Until I came here -- I never heard of a Fattie. Got some great info here and gave it a try. of course I'm gonna say it was awesome !!

I will try to insert some pics here - being a newbie not sure how to do that ------ Here goes !!

I cooked a small 1/2 shoulder for good measure. I am really excited about the Fattie. I have all kinds of ideas commin' on.
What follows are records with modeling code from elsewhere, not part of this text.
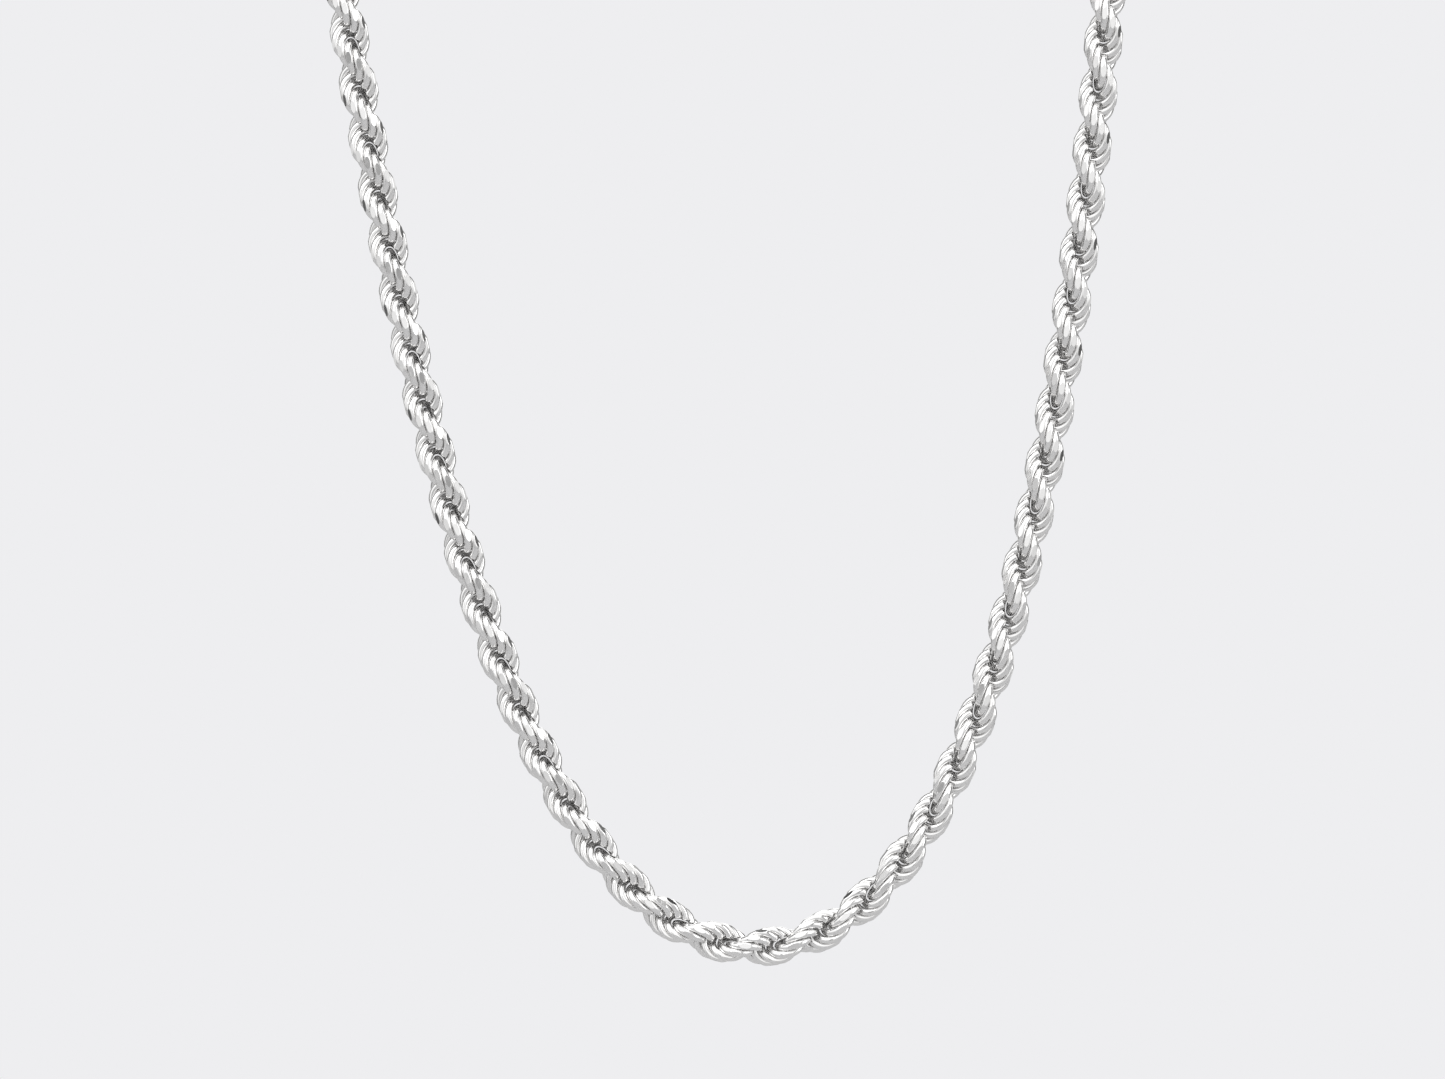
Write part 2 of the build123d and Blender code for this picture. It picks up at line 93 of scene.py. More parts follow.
class Effects:
    """Shader node groups that more than one material uses, each made once."""

    SCRATCH_LAYERS = ((0.35, 26.0, 1.3), (-0.9, 34.0, 7.1))  # turn in radians, stretch, offset
    SCRATCH_TURN_Y, SCRATCH_TURN_Z = 0.6, 1.7  # turns about the other two axes, as shares of the first
    SCRATCH_OFFSET_Y = 2.1  # as a share of the offset along the first axis
    SCRATCH_DETAIL = 3.0
    SCRATCH_STARTS, SCRATCH_FULL = 0.57, 0.72  # noise values between which a scratch appears
    CLOUD_DETAIL, CLOUD_ROUGHNESS, CLOUD_DISTORTION = 4.0, 0.62, 0.4
    MARK_STARTS, MARK_FULL = 0.36, 0.66  # noise values between which a handling mark appears
    # The grey of the hollows is partly tarnished silver and partly painted shade between the links.
    TARNISH_SCALE, TARNISH_DETAIL = 650.0, 5.0
    TARNISH_SHADE_WOBBLE = 0.16  # how far the edge of the tarnished grey and painted shade wanders, in exposure
    TARNISH_SHADE_FULL = 0.12  # exposure below which the tarnished grey and painted shade are complete

    def __init__(self) -> None:
        """Start with no groups made."""
        self._made: dict[str, bpy.types.NodeTree] = {}

    def _new(
        self, name: str, inputs: dict[str, tuple[str, object]], outputs: dict[str, str]
    ) -> bpy.types.NodeTree:
        """Make an empty group with its sockets.

        Args:
            name: The group's name.
            inputs: Socket name to its kind and default value.
            outputs: Socket name to its kind.

        Returns:
            The new node tree.
        """
        tree = bpy.data.node_groups.new(name, "ShaderNodeTree")
        for label, (kind, value) in inputs.items():
            socket = tree.interface.new_socket(label, in_out="INPUT", socket_type=f"NodeSocket{kind}")
            if value is not None:
                socket.default_value = value
        for label, kind in outputs.items():
            tree.interface.new_socket(label, in_out="OUTPUT", socket_type=f"NodeSocket{kind}")
        self._made[name] = tree
        return tree

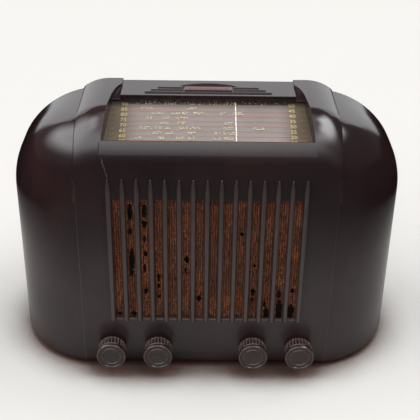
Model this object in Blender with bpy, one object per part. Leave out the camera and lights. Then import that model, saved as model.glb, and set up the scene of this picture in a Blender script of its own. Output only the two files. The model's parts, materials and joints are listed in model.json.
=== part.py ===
"""Tabletop valve radio in a two-part moulded cabinet, built as separate sub-parts in metres.

+X is to the right of a listener in front, +Y goes back into the set, +Z is up. The origin is on the
table, under the middle of the whole object. Places inside the cabinet are given as (x, back, up):
back is the distance behind the cabinet's front face, up the height over a level just above its underside.
"""

import math

import bmesh
import bpy
from mathutils import Vector

GAP = 0.0003

# Cabinet, overall. Two rounded shells meet at the parting plane, and a raised band runs over both.
CABINET_DEPTH = 0.185
HALF_WIDTH = 0.1845
END_TOP = 0.248
BAND_TOP = 0.2565
UNDERSIDE = -0.002
FOOT_HEIGHT = 0.003
KNOB_REACH = 0.0188
WALL = 0.0035
PARTING = 0.104

# Roundings of the two ends: seen from above, from the side and from the front.
FRONT_PLAN_RADIUS = 0.083
REAR_PLAN_RADIUS = 0.090
FRONT_TOP_RADIUS = 0.042
REAR_TOP_RADIUS = 0.105
REAR_STEP = 0.003
SHOULDER_X = 0.098
SHOULDER_UP = 0.162
BOTTOM_RADIUS = 0.007

# Raised centre band.
BAND_HALF = 0.1175
BAND_PROUD = 0.0004
CROWN_START = 0.092
CROWN_RADIUS = 0.040

# Dial well and the flat panel behind it.
PANEL_HALF = 0.080
PANEL_FRONT = 0.0678
PANEL_UP = 0.2545
PANEL_THICK = 0.0032
WELL_BLOCK_HALF = 0.0952
# The well's half-width at each depth: nearly straight cheeks that close in beside the panel.
CHEEKS = ((0.0926, 0.0070), (0.0922, 0.0110), (0.0904, 0.0340), (0.0883, 0.0600),
          (0.0872, 0.0700), (0.0858, 0.0770), (0.0836, 0.0840), (0.0800, 0.0910))
# Trim on the panel: the rows' distance back, half-length and height, then the badge between them.
SPEED_LINES = ((0.0745, 0.0585, 0.0012), (0.0793, 0.0530, 0.0015), (0.0841, 0.0470, 0.0018))
SPEED_LINE_HALF = 0.0015
BADGE_HALF, BADGE_FRONT, BADGE_BACK = 0.0220, 0.0767, 0.0845
BADGE_PAD_RISE, BADGE_THICK = 0.0008, 0.0012
FAN_HALF, FAN_DEPTH, FAN_RISE = 0.029, 0.0090, 0.0026
GLASS_FRONT = 0.0075
GLASS_BACK = 0.0742
GLASS_HALF = 0.0945
GLASS_THICK = 0.003
GLASS_SLOPE = math.radians(17.1)
GLASS_PIVOT = (0.014, 0.232)
PLATE_DROP = 0.0265

# Grille.
RIB_COUNT = 15
RIB_SPAN = 0.176
RIB_WIDTH = 0.0048
RIB_PROUD = 0.0030
SLOT_EDGE = 0.0025
SLOT_LOW, SLOT_HIGH = 0.0528, 0.1826
RIB_TIP = 0.203

# Controls, left to right: volume, tone, wavechange, tuning.
KNOB_UP = 0.0212
KNOB_RADIUS = 0.0142
KNOB_X = {"volume": -0.090, "tone": -0.0455, "wavechange": 0.0455, "tuning": 0.090}
SHAFT_RADIUS = 0.0031
APRON = 0.018

# Chassis and loudspeaker.
CHASSIS_HALF = 0.140
CHASSIS_LOW, DECK_UP = 0.0050, 0.048
CHASSIS_BACK = 0.160
SHEET = 0.0015
SPEAKER_UP = 0.1177
SPEAKER_FLANGE = 0.0635

# Tuning drive: all in one plane, so that the cord runs flat.
DRIVE_BACK = 0.041
DRUM_X, DRUM_UP, DRUM_RADIUS = 0.105, 0.120, 0.0477
PULLEY_X, PULLEY_UP, PULLEY_RADIUS = 0.088, 0.226, 0.005
POST_X, POST_UP = 0.0505, 0.2142
POINTER_X = 0.025
CORD_RADIUS = 0.0005
CORD_CLEAR = 0.0009

TOTAL_DEPTH = CABINET_DEPTH - REAR_STEP + KNOB_REACH
FRONT_Y = KNOB_REACH - TOTAL_DEPTH / 2

MATERIALS = {
    "bakelite": ((0.020, 0.011, 0.010), 0.18, 0.0),
    "knob": ((0.045, 0.012, 0.010), 0.22, 0.0),
    "badge": ((0.45, 0.43, 0.42), 0.35, 0.6),
    "glass": ((0.05, 0.04, 0.035), 0.05, 0.0),
    "cloth": ((0.22, 0.075, 0.025), 0.9, 0.0),
    "board": ((0.17, 0.10, 0.05), 0.8, 0.0),
    "cone": ((0.05, 0.045, 0.04), 0.9, 0.0),
    "steel": ((0.45, 0.45, 0.46), 0.4, 0.9),
    "cast": ((0.10, 0.10, 0.11), 0.5, 0.6),
    "aluminium": ((0.70, 0.70, 0.72), 0.35, 1.0),
    "brass": ((0.70, 0.50, 0.22), 0.35, 1.0),
    "varnished": ((0.20, 0.11, 0.04), 0.5, 0.0),
    "envelope": ((0.10, 0.11, 0.12), 0.08, 0.0),
    "phenolic": ((0.09, 0.045, 0.02), 0.5, 0.0),
    "lamp": ((0.80, 0.78, 0.70), 0.1, 0.0),
    "pointer": ((0.85, 0.82, 0.76), 0.5, 0.0),
    "thread": ((0.55, 0.48, 0.33), 0.9, 0.0),
    "rubber": ((0.02, 0.02, 0.02), 0.8, 0.0),
}


def place(x, back, up):
    """A point of the cabinet's own measure as a point of the model."""
    return Vector((x, FRONT_Y + back, FOOT_HEIGHT - UNDERSIDE + up))


def material(name):
    found = bpy.data.materials.get(name)
    if found:
        return found
    colour, roughness, metallic = MATERIALS[name]
    made = bpy.data.materials.new(name)
    made.use_nodes = True
    shader = made.node_tree.nodes["Principled BSDF"]
    shader.inputs["Base Color"].default_value = (*colour, 1.0)
    shader.inputs["Roughness"].default_value = roughness
    shader.inputs["Metallic"].default_value = metallic
    return made


def add_mesh(name, points, faces, finish, origin=(0, 0, 0)):
    """An object from points in the model's frame, with its own origin and its faces turned outwards."""
    origin = Vector(origin)
    mesh = bpy.data.meshes.new(name)
    mesh.from_pydata([Vector(p) - origin for p in points], [], faces)
    shell = bmesh.new()
    shell.from_mesh(mesh)
    bmesh.ops.recalc_face_normals(shell, faces=shell.faces)
    shell.to_mesh(mesh)
    shell.free()
    mesh.shade_smooth()
    mesh.set_sharp_from_angle(angle=math.radians(32))
    mesh.materials.append(material(finish))
    obj = bpy.data.objects.new(name, mesh)
    obj.location = origin
    bpy.context.scene.collection.objects.link(obj)
    return obj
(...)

This one was stuffed with Peppers - Onions - Chedder Cheese - Itallian Bread Crumbs and some spices.








Rolled and Ready


----------



## thebarbequeen (Jun 4, 2011)

That fatty is as pretty as they come!
	

	
	
		
		



		
		
	


	





   Awesome job!!  You'll be hooked now! Cheers 
	

	
	
		
		



		
		
	


	





!


----------



## fpnmf (Jun 4, 2011)

Looks delicious!!

  Craig


----------



## raptor700 (Jun 4, 2011)

That fattie looks awesome!

Congrats on your first, I know it wont be the last


----------



## windshield king (Jun 4, 2011)

great looking fattie!


----------



## cowgirl (Jun 4, 2011)

Great looking fattie!!


----------



## SmokinAl (Jun 5, 2011)

Awesome, looks like you have been doing this for a while!


----------



## beer-b-q (Jun 5, 2011)

Great Looking Fattie...


----------



## pars (Jun 5, 2011)

Thanks all --- I got really excited about doing this. It did come out much better then I had expected. I can see this being a regular item every time I fire up the smoker.

Thanks to the forum for some great insight and instruction.

Pars


----------